Concerning east-central Europe, the decline of Bulgaria is the most salient feature: who can explain?

  1996-1999 2000-2003
EU Member States 1. France, 2. Italy, 3. Germany  ...          13. Portugal, 14. Finland, 15. Luxembourg 1. Italy, 2. France, 3. Germany  ...          13. Portugal, 14. Luxembourg, 15. Ireland
East-central Europe 1. Poland, 2-3. Bulgaria, Hungary  ...       8-9. Latvia, Slovakia, 10. Lithuania
1. Poland, 2. Czech Republic, 3. Romania ...  8-9. Estonia, Slovakia, 10. Bulgaria

 

West chooses east
Coming back to the BO analysis (not yet completed) of 2000-2003, we found that western leaders chose eastern partners in every third  of the 565 projects led by an organisation in an EU member state. Since almost every such case involved collaborators from more than one candidate country, there were 318 bilateral links in 183 projects. See the most frequent couplings:

Leader
Partner In how many projects?
German Hungarian 13
Austrian Slovenian 12
German Polish
11

 

East chooses west
By definition, each of the 48 projects led by a candidate country included partners from the west, more than two per project, producing 116 bonds. German organisations were the most favoured, followed by French and Italian: the most active countries in applying for grants are also the most popular targets for collaboration.

See the three most frequent bonds. The strong German - Hungarian liaison seems to be one way only, BO found one single Hungarian - German link.

Leader Partner In how many projects?
Polish German 7
Czech German 5
Polish British
5

Lithuanians were the most eager to co-operate with western organisations, opening the widest span for search, reaching 10 member countries, more than anyone else from the region.

East chooses east
Our compasses are geared towards the west. Nearly half of the eastern-led projects had no collaborator from the region. Slovaks were the most loyal, their 2 projects involved 5 eastern partners.

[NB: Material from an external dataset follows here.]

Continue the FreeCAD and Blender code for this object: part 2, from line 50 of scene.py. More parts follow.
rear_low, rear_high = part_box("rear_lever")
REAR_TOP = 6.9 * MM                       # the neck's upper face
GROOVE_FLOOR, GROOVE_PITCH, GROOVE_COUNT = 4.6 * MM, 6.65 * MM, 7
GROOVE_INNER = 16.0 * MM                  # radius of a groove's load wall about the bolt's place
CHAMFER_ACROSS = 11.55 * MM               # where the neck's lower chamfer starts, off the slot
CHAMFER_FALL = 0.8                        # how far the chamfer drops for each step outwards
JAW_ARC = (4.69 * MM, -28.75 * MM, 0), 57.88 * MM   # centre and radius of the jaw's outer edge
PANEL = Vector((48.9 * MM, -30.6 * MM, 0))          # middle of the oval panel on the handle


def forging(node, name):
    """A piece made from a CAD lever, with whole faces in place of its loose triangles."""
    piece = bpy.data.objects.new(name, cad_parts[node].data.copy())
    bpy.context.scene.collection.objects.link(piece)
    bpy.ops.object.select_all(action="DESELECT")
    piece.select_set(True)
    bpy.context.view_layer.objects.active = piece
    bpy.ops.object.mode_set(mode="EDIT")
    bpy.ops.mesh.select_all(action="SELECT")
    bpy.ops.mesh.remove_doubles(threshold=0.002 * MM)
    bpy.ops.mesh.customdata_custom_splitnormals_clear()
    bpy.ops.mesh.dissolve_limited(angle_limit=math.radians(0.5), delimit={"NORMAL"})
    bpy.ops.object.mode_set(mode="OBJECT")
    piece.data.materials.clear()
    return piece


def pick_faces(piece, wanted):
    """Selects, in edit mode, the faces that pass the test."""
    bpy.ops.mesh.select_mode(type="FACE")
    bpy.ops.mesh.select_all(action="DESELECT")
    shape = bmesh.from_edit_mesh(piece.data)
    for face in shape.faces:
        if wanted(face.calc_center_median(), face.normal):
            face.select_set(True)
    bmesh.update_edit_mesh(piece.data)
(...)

Otherwise the sympathies were fairly even, five out of the ten candidate countries were selected 6 times each. However, only one pair produced a higher number of joint actions than two:

Leader Partner In how many projects?
Hungarian Romanian
3

 

Cents for translators
C2000 got dissected also as part of BO contribution to the survey of support for international exchange in the area of literature run by LAF / Mercator. Between 2000-2003, publishers from 22 countries received altogether 4,4 million euros for translation in the frames of Culture 2000. BO related the grants to population figures. The inhabitants of Iceland benefited by far the most: 97,5 cents in four years, followed by Norwegian per capita 16,4 cents - long winter nights, thirst for foreign literature. Among EU members, however, the leader is Greece with 6,2 cents. Austrians, Germans and the British collected around 0,1 cent each. BO feels inspired to find an illustrative benchmark from the agricultural subsidies.

East Europeans were allowed to compete from one or more years later. Lithuania took a headstart and won 5,1 cents per inhabitant, much higher than the EU average. Not one cent went to Polish publishers.

Happy millennary!
Lithuania will celebrate her 1000th anniversary by hosting a European Capital of Culture in 2009. Candidate countries broke through, see BO note .

Who reads us
Will Lithuanians learn about the flattering mentions in this memo? This year BO site has switched on a smarter visitor counter that spies on our readers - this is how we know that BO is neglected in Vilnius and Kaunas. Differently from Tallinn and Tartu: more hits come from Estonia than from Poland, Germany or Netherlands.

English is the set language of about 28% of our visitors, second 15% French is reassuring. 

Major study presented and discussed
The text of the major study on the recent ascent of foundations in the financing of European culture has been available for months. The official presentation of Cultural cooperation in Europe: what role for Foundations? took place in Genoa in February, in the the frames of a conference.

Percentage philantropy
Millions of citizens in east-central Europe are wondering these days, which non-profit organisation to subsidize with 1% of their income tax. This legal regime was initiated in the Hungarian cultural sector, and has reached a number of countries by now.

Adéu, Eduard! Isten veled, Péter!
Few of you did not know Eduard Delgado, and have not heard about his passing away. A devoted European, a proud Catalan he was, and a true friend of BO.

BO has lost another close friend: Péter Hidy was the chairman of the association that founded our observatory, and which delegates the members of our board. His seat is painfully vacant now.